Public Events Planned Across Canada

Every year, the Book and Periodical Council (BPC) organizes Freedom to Read Week to promote intellectual freedom in Canada.

Our Charter of Rights and Freedoms, "ensures the fundamental freedoms of thought, belief, opinion and expression," but the BPC points out that "Books and reading material have frequently been removed from public libraries and schools as a result of challenges or complaints.... Even in Canada, journalists and broadcasters are often faced with censure, lawsuits or other attempts to silence them." Go to www.freedomtoreadweek.ca to find out how you can participate in this year's Freedom to Read Week (February 21 to 27), and have a look at their latest List of Challenged Books and Magazines, you may be surprised by what's on there.
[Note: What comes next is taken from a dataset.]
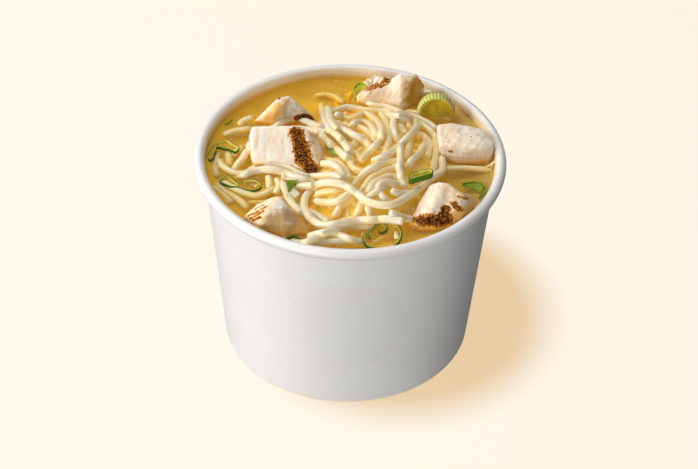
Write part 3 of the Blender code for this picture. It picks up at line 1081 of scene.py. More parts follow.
CHUNKS = (
    Chunk(node="chicken_back_right", rows=(
        ((1.5, 36.5, 0.3), (4, 34.5, 0), (10, 34, 0), (15, 32.5, 0), (19.5, 30.5, 0), (23, 34, 0.3), (28, 37, 0.5)),
        ((2, 41, 1.5), (5.5, 46, 4), (9.8, 54.3, 9), (15, 52, 8.3), (18.5, 56, 11), (25, 56, 10.6), (28.4, 48, 6.5)),
    ), back=(0, 4.5, -11), grain=(0.5, 0.2, 0.8), sears=(
        Stroke(((12.5, 53.5), (14, 51.5), (13, 50)), 1.7, 0.8),
        Stroke(((13, 48.5), (10.5, 46.8), (7.8, 45.2), (5.8, 43.9)), 2.0, 0.46),
    ), tans=(
        Stroke(((4, 38), (8, 39), (11, 41)), 3.0, 0.3), Stroke(((11.5, 37.5), (15, 34), (18, 32)), 1.3, 0.6),
        Stroke(((20.5, 52), (20, 44), (20, 36)), 1.5, 0.5), Stroke(((5, 42), (12, 46), (18, 46)), 9.0, 0.14),
    ), shade_and_soak_strokes=(
        # The right lobe's face, turned from the light: painted shade, partly soaked broth.
        Stroke(((26, 50), (24.4, 47), (23.8, 42), (23.8, 36), (26, 33)), 4.8, 1.0),
        Stroke(((4, 41), (10, 40), (16, 40)), 4.0, 0.16),
    )),
    Chunk(node="chicken_back_left", rows=(
        ((-37, 21.5, 0), (-28.8, 19.8, 0), (-23.5, 21.5, 0), (-11.8, 19.8, -1)),
        ((-34.8, 25.2, 2), (-28.6, 28.5, 5.6), (-22.8, 29.5, 4.8), (-13.5, 24.5, 1)),
        ((-33.2, 28, 3.5), (-28, 37.5, 8.4), (-24, 39, 9), (-15, 27, 2.5)),
    ), back=(-1, 6, -10), grain=(0.3, 0.1, 0.9), sears=(
        Stroke(((-20, 24.4), (-17.4, 25.4), (-15.8, 24)), 2.1, 0.95), Stroke(((-28.8, 37.6), (-28, 36.6)), 1.1, 0.9),
        Stroke(((-24.2, 22.8), (-22, 22.5)), 0.7, 0.5),
    ), tans=(
        Stroke(((-31.5, 22), (-29.7, 26), (-28, 31)), 3.4, 1.0), Stroke(((-25.5, 34.5), (-23.8, 33.5)), 1.5, 0.6),
        Stroke(((-35, 21.2), (-30, 20.5)), 1.0, 0.5), Stroke(((-22.6, 30), (-20.4, 28.4), (-18.4, 29)), 0.9, 0.6),
    ), shade_and_soak_strokes=(
        Stroke(((-20.5, 34.5), (-16, 28), (-12.5, 22)), 2.0, 0.3), Stroke(((-31.5, 22), (-28.5, 30)), 3.4, 0.14),
        Stroke(((-24.6, 23), (-25.4, 29), (-24.6, 36)), 1.2, 0.42),
    )),
    Chunk(node="chicken_left", rows=(
        ((-35.4, -5.2, 0.8), (-20.6, -6.2, 1), (-15.8, -9, 0.6), (-11.9, -11, 0.4)),
        ((-37, 5, 5.7), (-21.2, 5, 6.1), (-14.8, 4.5, 5.6), (-9.6, 3.5, 4.9)),
        ((-37.4, 18.8, 12), (-21.5, 19.6, 12.5), (-16.6, 18.2, 11.6), (-11.8, 13, 8)),
    ), back=(-3.5, 9, -10), grain=(0.06, 0.25, 0.95), sears=(
        Stroke(((-20.4, 15.6), (-19.2, 9.6), (-18.3, 3.5), (-17, -1.5), (-15, -5.6), (-13.9, -8)), 3.3, 1.0),
        Stroke(((-18.4, 8), (-17.2, 0), (-15.4, -5)), 3.8, 0.9), Stroke(((-20.6, 19), (-20.2, 16)), 0.9, 0.35),
    ), tans=(
        Stroke(((-36.5, 5), (-36, -2), (-30, -5.6), (-22, -6)), 1.0, 0.3),
        Stroke(((-17.4, 14.4), (-14.6, 13.8), (-12, 11.6)), 0.55, 0.5),
        Stroke(((-16.6, 10), (-13.6, 9.2), (-10.8, 7.2)), 0.55, 0.5),
        Stroke(((-15.6, 5.6), (-12.8, 4.4), (-10.4, 2.2)), 0.55, 0.5),
        Stroke(((-14.8, 1.2), (-12.4, -0.2), (-10.6, -2.4)), 0.55, 0.45),
    # Painted shade where the faces turn from the light, partly soaked broth.
    ), shade_and_soak_strokes=(Stroke(((-13, 13), (-11.2, 6), (-10.8, -2), (-11.6, -9)), 3.8, 0.64),)),
    Chunk(node="chicken_right", rows=(
        ((34.2, 0.8, 0), (39.6, -0.5, 0), (45, -0.3, 0), (50.5, 0.6, 0), (52.4, 1.9, 0)),
        ((33, 9.8, 5), (38.5, 9.4, 5.4), (44.5, 7.8, 5.2), (49, 8.5, 5), (53.8, 7.6, 3.6)),
        ((32.5, 17, 5.6), (38.3, 17, 5.9), (44.7, 15.5, 5.9), (49.6, 14.8, 5.4), (54, 11.5, 4.1)),
        ((32.4, 23, 5.4), (38, 24, 5.8), (44.9, 22.7, 5.6), (49.4, 20.8, 5.2), (53, 15.2, 4.4)),
    ), back=(-1, 1, -12.5), grain=(0.35, 0.85, 0.1), sears=(
        Stroke(((36.8, 6), (37.6, 5.6)), 0.9, 0.6), Stroke(((44.8, 15.4), (45.2, 15.2)), 0.5, 0.4),
    ), tans=(
        Stroke(((53.8, 14), (54.6, 9), (53.8, 6)), 0.8, 0.7), Stroke(((36, 11.5), (40, 9.2), (45, 7.8)), 1.0, 0.35),
        Stroke(((41, 5.2), (45, 5)), 0.6, 0.5), Stroke(((36, 12), (50, 12)), 8.0, 0.08),
        Stroke(((35, 21), (40, 19.6), (46, 20), (51, 17.4)), 0.7, 0.3),
    ), shade_and_soak_strokes=(
        Stroke(((35, 2), (40, 1), (45, 1), (52, 2.5)), 2.6, 0.4), Stroke(((54.4, 12), (54.8, 8)), 0.5, 0.8),
        Stroke(((35, 7), (40, 5.5), (46, 5), (53, 5.5)), 2.6, 0.2),
    ), lumps=0.6),
    Chunk(node="chicken_front_left", rows=(
        ((-38.5, -36.5, -0.5), (-31, -42.5, 0), (-22, -46, -0.8), (-12.8, -44.5, -1.5)),
        ((-36.9, -33.5, 1.8), (-31.2, -37.5, 3.6), (-22, -38.5, 2.6), (-15, -38.4, 0.4)),
        ((-33, -27.6, 4.6), (-28.3, -28.7, 7), (-23.6, -30.6, 6), (-19.6, -31.2, 4.4)),
        ((-27.5, -23, 7.6), (-25.1, -22.4, 8.6), (-24.3, -22.9, 8.4), (-23.5, -24, 7.8)),
    ), back=(1.5, 2.5, -10.5), grain=(0.8, -0.5, 0.1), sears=(
        Stroke(((-35.4, -34.6), (-32.6, -32.2), (-29.4, -29)), 0.6, 0.62),
        Stroke(((-34.8, -36), (-32.4, -33.8), (-30.4, -31.6)), 0.7, 0.7),
        Stroke(((-33.6, -37), (-31.6, -35.2)), 0.8, 0.75), Stroke(((-33.4, -31), (-30.6, -28.2)), 0.4, 0.5),
    ), tans=(
        Stroke(((-26.2, -24), (-28.6, -29), (-30.7, -34.5), (-31, -40)), 1.6, 0.55),
        Stroke(((-35.5, -35), (-32, -32.5), (-29.5, -29)), 3.4, 0.5),
    ), shade_and_soak_strokes=(
        Stroke(((-28, -42), (-22, -42), (-16, -42)), 4.6, 0.9), Stroke(((-26, -37), (-22, -34), (-17, -37)), 4.8, 0.8),
    ), lumps=0.2),
    Chunk(node="chicken_front_right", rows=(
        ((21.3, -36.5, 0.3), (25.5, -39.2, 0.4), (32, -38.8, 0.4), (40, -33.5, 0.5), (45.2, -26.5, 0.5)),
        ((24.8, -25, 4), (29.8, -27, 6.2), (34.6, -25.4, 5.2), (40.6, -25.4, 5.4), (46.2, -22.6, 1.6)),
        ((29.7, -13.2, 6.4), (33, -11.9, 7.6), (36.2, -12.1, 7.8), (40.3, -17.6, 6.8), (44.2, -18.2, 5.4)),
    ), back=(-1.5, 2, -10), grain=(-0.5, -0.75, 0.4), sears=(
        Stroke(((26.6, -34.6), (29, -34.8), (31.6, -35), (34, -33)), 4.1, 1.0),
        Stroke(((33.8, -31.5), (34.8, -27.6)), 2.1, 0.95), Stroke(((37.6, -24.8), (39.3, -27.4)), 1.8, 0.8),
        Stroke(((39.6, -20.6), (42.2, -21.8)), 1.1, 0.55),
    ), tans=(
        Stroke(((22, -37), (26, -38.8), (31, -39), (38, -36)), 2.8, 0.95), Stroke(((27, -30), (34, -20)), 9.0, 0.2),
        Stroke(((33, -26.5), (36.5, -22.5)), 1.2, 0.3), Stroke(((38, -33), (43, -28), (46.5, -23.5)), 3.4, 0.85),
        Stroke(((30.5, -18), (27.5, -24)), 1.2, 0.25), Stroke(((40.5, -19.5), (43.5, -22)), 2.4, 0.5),
    ), shade_and_soak_strokes=(
        # Painted shade where the faces turn from the light, partly soaked broth.
        Stroke(((37, -14), (38, -22), (40, -28)), 3.4, 0.3), Stroke(((44, -20), (44, -27), (38, -32)), 3.6, 0.42),
        Stroke(((28.2, -17.6), (25, -25), (22.4, -33)), 1.6, 0.2),
    )),
)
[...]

From the Book and Periodical Council:

Public readings, contests and panel discussions will be held across Canada as part of the 2010 Freedom to Read Week (Feb. 21 to 27). These events are a great opportunity for Canadians to express themselves on the issue of censorship and the right to free speech and opinion.

“We need to continually remind Canadians that a basic right they take for granted can, and will be, eroded if we don’t guard against it,” said Marg Anne Morrison, Chair of the Freedom of Expression Committee. That is why Freedom to Read Week is so important — it brings the issue out in the open for debate, discussion and scrutiny.”

A complete list of events and locations is available at www.freedomtoreadweek.ca/events.

Around the world censorship continues to be a major human rights concern. In Canada, the Charter of Rights and Freedoms ensures the fundamental freedoms of thought, belief, opinion and expression. Yet many times these rights conflict with cultural claims or the beliefs of over-zealous groups and individuals. Books and reading material have frequently been removed from public libraries and schools as a result of challenges or complaints from such groups. Even in Canada, journalists and broadcasters are often faced with censure, lawsuits or other attempts to silence them.

Freedom to Read Week is organized by the Book and Periodical Council’s Freedom of Expression Committee, which has just been awarded the 2010 Les Fowlie Intellectual Freedom Award by the Ontario Library Association. The Award is in recognition of the committee’s work in promoting intellectual freedom for all Canadians.

The Committee also produces an annual publication called Freedom to Read, which reviews issues of censorship, freedom of expression and access to Canadian books and periodicals. An educators’ section is also included for teachers, librarians and the community at large.